Advantages of outsourcing

There are several potential advantages to outsourcing business functions:

  • Improved operating costs. Outsourcing can lead to significant cost reductions by eliminating the need to employ and manage specialists for tasks that are not core competencies. Additionally, businesses can avoid the overhead costs associated with maintaining underutilized resources.
  • Enhanced agility and flexibility. By outsourcing non-critical tasks, businesses can adapt to changing market conditions and customer demands more easily. They can adjust outsourced services up or down without the need for permanent staff changes, allowing them to be more responsive to market fluctuations.
  • Sharper focus on core activities. Outsourcing peripheral tasks frees up management’s time and resources to concentrate on core activities that drive growth and profitability. This allows them to focus on strategic initiatives, product development, and marketing efforts.
  • Access to a wider talent pool. Businesses can tap into a global pool of skilled professionals and specialists through outsourcing. This allows them to leverage expertise they might not otherwise be able to afford or find locally, potentially leading to improved quality and efficiency.
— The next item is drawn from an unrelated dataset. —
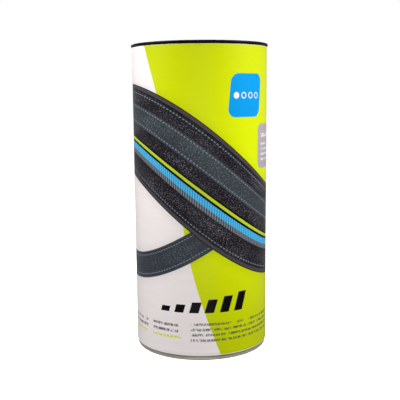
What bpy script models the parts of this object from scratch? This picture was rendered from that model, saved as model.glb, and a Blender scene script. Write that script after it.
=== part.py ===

Disadvantages of outsourcing

Despite the potential benefits, there are also challenges associated with outsourcing:

  • Job losses and reduced morale. A major concern is the potential for job losses and a decline in employee morale when companies outsource tasks previously performed in-house. This can lead to a negative work environment and impact overall productivity.
  • Quality control issues. Maintaining quality standards can be more complex when relying on external providers. Clear communication, well-defined service-level agreements, and ongoing monitoring are essential to ensure that outsourced tasks meet the desired quality standards.
  • Potential profit margin squeeze. The cost savings achieved through outsourcing need to be balanced against potential reductions in profit margins. If businesses outsource at the expense of quality or customer satisfaction, it can lead to decreased sales and ultimately lower profits.
  • Customer dissatisfaction. Outsourcing customer service or using overseas call centers might lead to customer dissatisfaction due to language barriers or perceived quality issues. This can damage a company’s reputation and lead to customer churn.
  • Security risks. Outsourcing sensitive tasks like IT functions or data management can introduce security risks. Businesses need to carefully select reputable outsourcing partners and implement robust security measures to mitigate these risks.